I was aware that the word, when used in this way, was a reference to the 1944 movie Gaslight, starring Ingrid Bergman, Charles Boyer, Angela Lansbury and Joseph Cotton. But I had never seen the film. A few days ago, I watched Gaslight for the first time.

The story is set in Edwardian London, where an accomplished singer is mysteriously strangled in her home. The crime is discovered by the singer’s young niece, Paula Alquist (Ingrid Bergman). Paula is traumatized by the murder and leaves London to live in Italy.

Ten years later, Paula falls head-over-heels in love with a handsome and suave pianist, Gregory Anton (Charles Boyer), and they quickly marry. The couple returns to the London house, which Paula has inherited. Then Gregory begins a slow, calculated campaign to make Paula believe she is becoming forgetful, then hysterical, then insane.

Working on the mind

Several film reviews call the villain of the movie, Gregory Anton, a psychopath. Most movies that are supposedly about psychopaths do not, in fact, portray them accurately. Gaslight does a fairly good job.

Gregory maneuvers himself into Paula’s life and quickly sweeps her off her feet. (Does this sound familiar to anyone?) Gregory has an agenda, which is revealed later in the movie. He manipulates Paula into going along with his plans—starting with going back to the London house.

Gradually he starts working on Paula’s mind. He moves things and then asks Paula what she did with them. When Paula is understandably confused—after all, she didn’t do anything—he feigns concern, while making more and more items disappear.

Gregory shames Paula in front of their servants, and gradually convinces the servants that there is something wrong with their mistress. (Has anyone experienced that?) He lets it be known in society that Paula is not well, and then contrives to make Paula have a very public breakdown.

The psychopath shows flashes of rage, then quickly shifts to solicitous manipulation. He becomes more and more dominant—telling Paula what to do and where to sit—while his wife crumbles.

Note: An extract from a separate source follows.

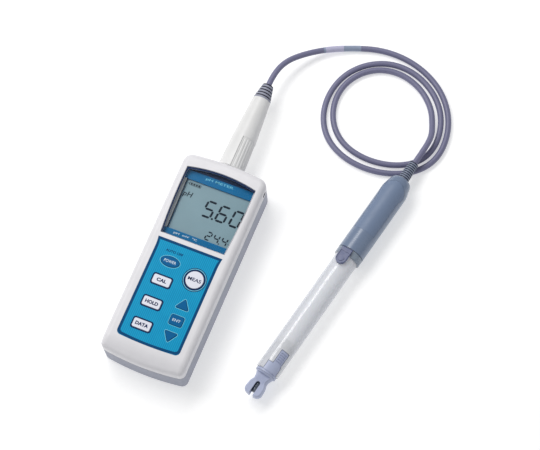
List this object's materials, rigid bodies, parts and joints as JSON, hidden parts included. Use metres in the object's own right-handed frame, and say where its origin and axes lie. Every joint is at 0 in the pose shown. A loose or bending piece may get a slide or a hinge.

In my opinion, Gaslight provides a fairly good representation of the destructive relationship between a psychopathic predator and his victim. The only big thing that seems off is that Gregory, the villain, has a motivation for what he is doing. From what I’ve seen, many psychopaths destroy the people they supposedly love for no reason at all.

Understanding the dynamics

I was hoping that I’d be able to tell people to watch Gaslight and they’d understand what it’s like to be victimized by a psychopath. Although anyone who has experienced a psychopath will recognize the villain’s behaviors, I’m not sure the movie will help people who haven’t been there understand the dynamics. The film is just a bit too theatrical for the manipulation to be perceived as real.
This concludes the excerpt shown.